What is asked: Write out the full listing again, exactly as it stands.

——

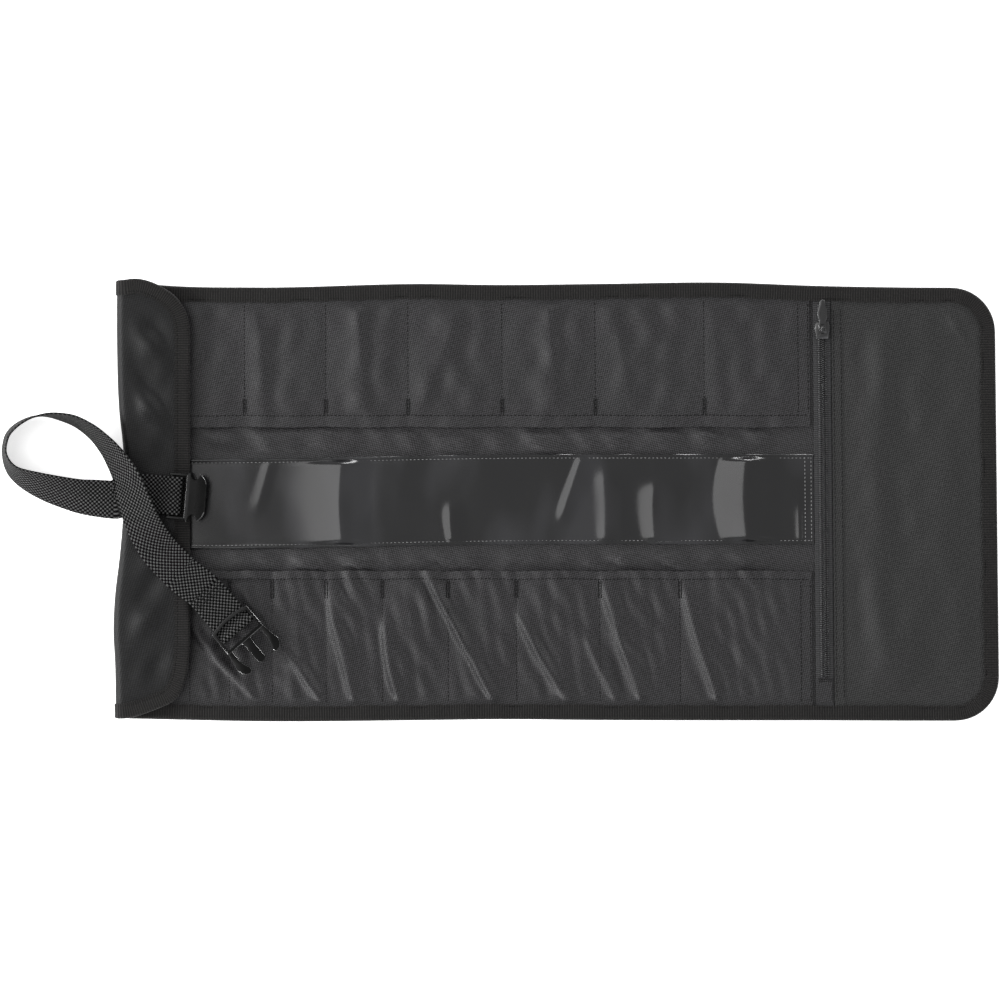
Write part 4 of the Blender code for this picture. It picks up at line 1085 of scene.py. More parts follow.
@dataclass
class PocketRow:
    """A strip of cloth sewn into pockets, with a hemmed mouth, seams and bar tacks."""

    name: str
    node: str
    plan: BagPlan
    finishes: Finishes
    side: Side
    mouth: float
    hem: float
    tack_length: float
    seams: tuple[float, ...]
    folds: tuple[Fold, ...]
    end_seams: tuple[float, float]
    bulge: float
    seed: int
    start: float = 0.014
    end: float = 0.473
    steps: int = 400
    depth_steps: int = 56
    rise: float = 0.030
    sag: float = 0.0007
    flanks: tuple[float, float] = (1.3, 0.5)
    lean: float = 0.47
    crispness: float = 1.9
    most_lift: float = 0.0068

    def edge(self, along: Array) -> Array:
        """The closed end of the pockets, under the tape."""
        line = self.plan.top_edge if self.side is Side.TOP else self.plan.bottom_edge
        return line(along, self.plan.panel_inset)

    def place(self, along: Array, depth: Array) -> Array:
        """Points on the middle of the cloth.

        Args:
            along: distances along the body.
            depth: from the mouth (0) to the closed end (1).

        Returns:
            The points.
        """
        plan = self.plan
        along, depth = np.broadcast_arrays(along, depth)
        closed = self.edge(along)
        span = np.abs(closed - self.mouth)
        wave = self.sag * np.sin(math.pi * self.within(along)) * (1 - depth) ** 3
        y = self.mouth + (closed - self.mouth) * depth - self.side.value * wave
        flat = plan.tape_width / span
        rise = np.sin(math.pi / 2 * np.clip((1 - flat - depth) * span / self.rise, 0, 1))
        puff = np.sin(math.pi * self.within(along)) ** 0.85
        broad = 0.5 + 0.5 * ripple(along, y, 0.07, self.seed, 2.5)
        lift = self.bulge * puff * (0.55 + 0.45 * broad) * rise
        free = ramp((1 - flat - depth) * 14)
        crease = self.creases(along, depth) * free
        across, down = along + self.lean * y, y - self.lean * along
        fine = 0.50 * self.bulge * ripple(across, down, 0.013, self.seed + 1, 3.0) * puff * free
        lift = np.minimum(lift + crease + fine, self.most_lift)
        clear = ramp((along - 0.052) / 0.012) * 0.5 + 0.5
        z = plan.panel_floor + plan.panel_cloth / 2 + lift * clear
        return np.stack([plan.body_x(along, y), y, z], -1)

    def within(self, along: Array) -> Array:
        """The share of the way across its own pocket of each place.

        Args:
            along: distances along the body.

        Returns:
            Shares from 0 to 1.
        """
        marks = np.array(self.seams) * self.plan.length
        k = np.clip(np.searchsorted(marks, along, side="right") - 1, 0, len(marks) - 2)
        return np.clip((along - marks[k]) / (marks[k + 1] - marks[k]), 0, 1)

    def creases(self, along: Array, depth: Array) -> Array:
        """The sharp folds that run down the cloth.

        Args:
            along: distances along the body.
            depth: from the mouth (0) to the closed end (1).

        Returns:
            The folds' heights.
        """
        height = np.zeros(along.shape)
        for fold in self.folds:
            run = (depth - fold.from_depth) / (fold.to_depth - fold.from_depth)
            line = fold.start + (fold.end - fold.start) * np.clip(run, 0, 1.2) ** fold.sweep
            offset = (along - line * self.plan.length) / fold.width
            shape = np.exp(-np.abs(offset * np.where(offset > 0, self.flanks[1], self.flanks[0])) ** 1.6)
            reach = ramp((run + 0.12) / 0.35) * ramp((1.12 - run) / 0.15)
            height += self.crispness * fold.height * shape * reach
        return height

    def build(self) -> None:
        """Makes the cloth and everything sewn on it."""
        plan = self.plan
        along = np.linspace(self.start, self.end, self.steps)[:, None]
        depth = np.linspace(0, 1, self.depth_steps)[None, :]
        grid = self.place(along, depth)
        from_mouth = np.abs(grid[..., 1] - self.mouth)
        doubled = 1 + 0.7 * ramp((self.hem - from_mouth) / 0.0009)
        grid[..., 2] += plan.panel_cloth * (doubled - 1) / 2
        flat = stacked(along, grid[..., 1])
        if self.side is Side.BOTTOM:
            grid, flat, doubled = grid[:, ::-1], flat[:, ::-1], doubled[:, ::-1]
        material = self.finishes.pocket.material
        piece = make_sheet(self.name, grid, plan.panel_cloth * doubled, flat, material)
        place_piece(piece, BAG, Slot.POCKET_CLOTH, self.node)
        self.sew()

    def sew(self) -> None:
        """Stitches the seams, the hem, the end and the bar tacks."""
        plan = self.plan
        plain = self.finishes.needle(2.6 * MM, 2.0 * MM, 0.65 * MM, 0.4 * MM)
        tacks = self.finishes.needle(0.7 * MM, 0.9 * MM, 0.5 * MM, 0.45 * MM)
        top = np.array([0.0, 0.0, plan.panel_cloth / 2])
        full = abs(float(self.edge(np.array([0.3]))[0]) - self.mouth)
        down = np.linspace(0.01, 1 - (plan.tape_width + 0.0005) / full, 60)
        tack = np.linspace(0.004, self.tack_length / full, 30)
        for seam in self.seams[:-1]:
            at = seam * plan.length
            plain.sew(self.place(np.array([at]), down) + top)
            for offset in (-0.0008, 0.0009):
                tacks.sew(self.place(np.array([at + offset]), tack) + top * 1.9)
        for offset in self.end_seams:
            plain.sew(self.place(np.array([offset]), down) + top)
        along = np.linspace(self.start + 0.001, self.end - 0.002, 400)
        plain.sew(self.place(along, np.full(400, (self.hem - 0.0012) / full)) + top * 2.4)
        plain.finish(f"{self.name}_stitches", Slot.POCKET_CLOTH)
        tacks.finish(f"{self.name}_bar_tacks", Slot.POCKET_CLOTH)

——

Written solution:
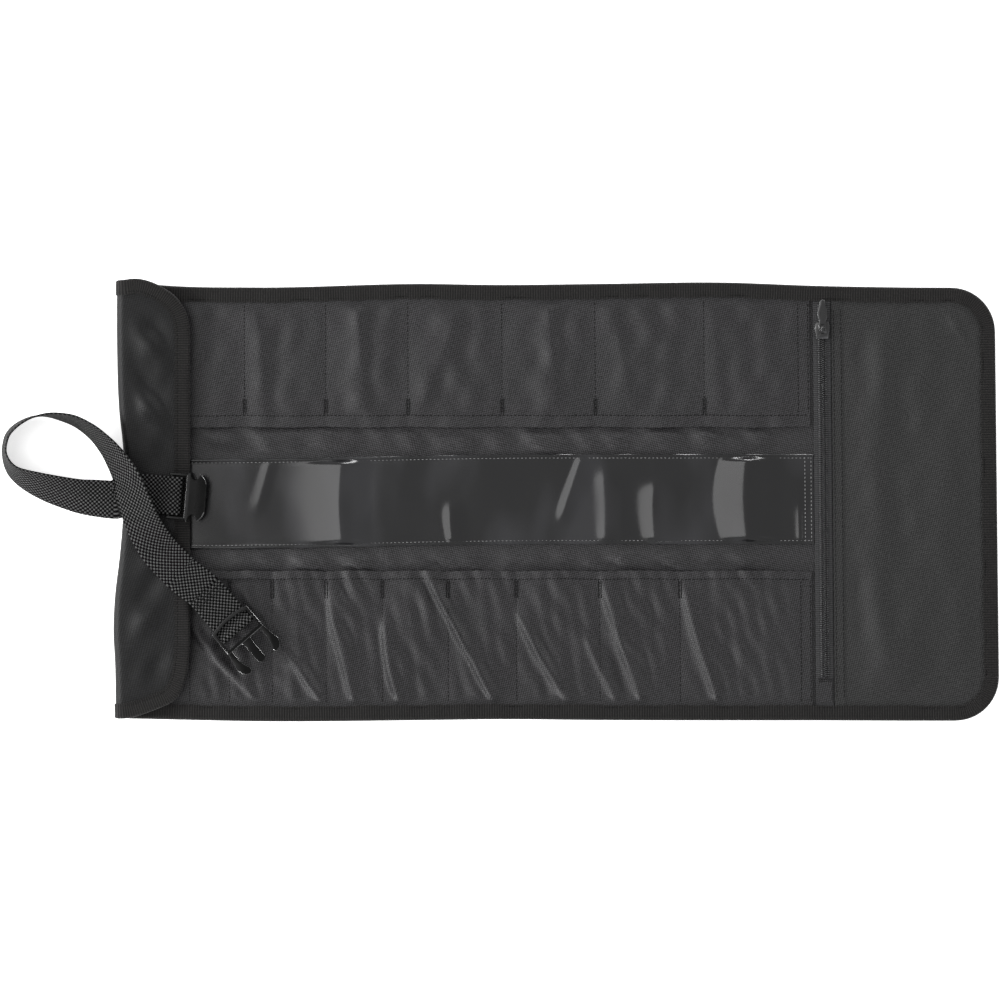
Write part 4 of the Blender code for this picture. It picks up at line 1085 of scene.py. More parts follow.
@dataclass
class PocketRow:
    """A strip of cloth sewn into pockets, with a hemmed mouth, seams and bar tacks."""

    name: str
    node: str
    plan: BagPlan
    finishes: Finishes
    side: Side
    mouth: float
    hem: float
    tack_length: float
    seams: tuple[float, ...]
    folds: tuple[Fold, ...]
    end_seams: tuple[float, float]
    bulge: float
    seed: int
    start: float = 0.014
    end: float = 0.473
    steps: int = 400
    depth_steps: int = 56
    rise: float = 0.030
    sag: float = 0.0007
    flanks: tuple[float, float] = (1.3, 0.5)
    lean: float = 0.47
    crispness: float = 1.9
    most_lift: float = 0.0068

    def edge(self, along: Array) -> Array:
        """The closed end of the pockets, under the tape."""
        line = self.plan.top_edge if self.side is Side.TOP else self.plan.bottom_edge
        return line(along, self.plan.panel_inset)

    def place(self, along: Array, depth: Array) -> Array:
        """Points on the middle of the cloth.

        Args:
            along: distances along the body.
            depth: from the mouth (0) to the closed end (1).

        Returns:
            The points.
        """
        plan = self.plan
        along, depth = np.broadcast_arrays(along, depth)
        closed = self.edge(along)
        span = np.abs(closed - self.mouth)
        wave = self.sag * np.sin(math.pi * self.within(along)) * (1 - depth) ** 3
        y = self.mouth + (closed - self.mouth) * depth - self.side.value * wave
        flat = plan.tape_width / span
        rise = np.sin(math.pi / 2 * np.clip((1 - flat - depth) * span / self.rise, 0, 1))
        puff = np.sin(math.pi * self.within(along)) ** 0.85
        broad = 0.5 + 0.5 * ripple(along, y, 0.07, self.seed, 2.5)
        lift = self.bulge * puff * (0.55 + 0.45 * broad) * rise
        free = ramp((1 - flat - depth) * 14)
        crease = self.creases(along, depth) * free
        across, down = along + self.lean * y, y - self.lean * along
        fine = 0.50 * self.bulge * ripple(across, down, 0.013, self.seed + 1, 3.0) * puff * free
        lift = np.minimum(lift + crease + fine, self.most_lift)
        clear = ramp((along - 0.052) / 0.012) * 0.5 + 0.5
        z = plan.panel_floor + plan.panel_cloth / 2 + lift * clear
        return np.stack([plan.body_x(along, y), y, z], -1)

    def within(self, along: Array) -> Array:
        """The share of the way across its own pocket of each place.

        Args:
            along: distances along the body.

        Returns:
            Shares from 0 to 1.
        """
        marks = np.array(self.seams) * self.plan.length
        k = np.clip(np.searchsorted(marks, along, side="right") - 1, 0, len(marks) - 2)
        return np.clip((along - marks[k]) / (marks[k + 1] - marks[k]), 0, 1)

    def creases(self, along: Array, depth: Array) -> Array:
        """The sharp folds that run down the cloth.

        Args:
            along: distances along the body.
            depth: from the mouth (0) to the closed end (1).

        Returns:
            The folds' heights.
        """
        height = np.zeros(along.shape)
        for fold in self.folds:
            run = (depth - fold.from_depth) / (fold.to_depth - fold.from_depth)
            line = fold.start + (fold.end - fold.start) * np.clip(run, 0, 1.2) ** fold.sweep
            offset = (along - line * self.plan.length) / fold.width
            shape = np.exp(-np.abs(offset * np.where(offset > 0, self.flanks[1], self.flanks[0])) ** 1.6)
            reach = ramp((run + 0.12) / 0.35) * ramp((1.12 - run) / 0.15)
            height += self.crispness * fold.height * shape * reach
        return height

    def build(self) -> None:
        """Makes the cloth and everything sewn on it."""
        plan = self.plan
        along = np.linspace(self.start, self.end, self.steps)[:, None]
        depth = np.linspace(0, 1, self.depth_steps)[None, :]
        grid = self.place(along, depth)
        from_mouth = np.abs(grid[..., 1] - self.mouth)
        doubled = 1 + 0.7 * ramp((self.hem - from_mouth) / 0.0009)
        grid[..., 2] += plan.panel_cloth * (doubled - 1) / 2
        flat = stacked(along, grid[..., 1])
        if self.side is Side.BOTTOM:
            grid, flat, doubled = grid[:, ::-1], flat[:, ::-1], doubled[:, ::-1]
        material = self.finishes.pocket.material
        piece = make_sheet(self.name, grid, plan.panel_cloth * doubled, flat, material)
        place_piece(piece, BAG, Slot.POCKET_CLOTH, self.node)
        self.sew()

    def sew(self) -> None:
        """Stitches the seams, the hem, the end and the bar tacks."""
        plan = self.plan
        plain = self.finishes.needle(2.6 * MM, 2.0 * MM, 0.65 * MM, 0.4 * MM)
        tacks = self.finishes.needle(0.7 * MM, 0.9 * MM, 0.5 * MM, 0.45 * MM)
        top = np.array([0.0, 0.0, plan.panel_cloth / 2])
        full = abs(float(self.edge(np.array([0.3]))[0]) - self.mouth)
        down = np.linspace(0.01, 1 - (plan.tape_width + 0.0005) / full, 60)
        tack = np.linspace(0.004, self.tack_length / full, 30)
        for seam in self.seams[:-1]:
            at = seam * plan.length
            plain.sew(self.place(np.array([at]), down) + top)
            for offset in (-0.0008, 0.0009):
                tacks.sew(self.place(np.array([at + offset]), tack) + top * 1.9)
        for offset in self.end_seams:
            plain.sew(self.place(np.array([offset]), down) + top)
        along = np.linspace(self.start + 0.001, self.end - 0.002, 400)
        plain.sew(self.place(along, np.full(400, (self.hem - 0.0012) / full)) + top * 2.4)
        plain.finish(f"{self.name}_stitches", Slot.POCKET_CLOTH)
        tacks.finish(f"{self.name}_bar_tacks", Slot.POCKET_CLOTH)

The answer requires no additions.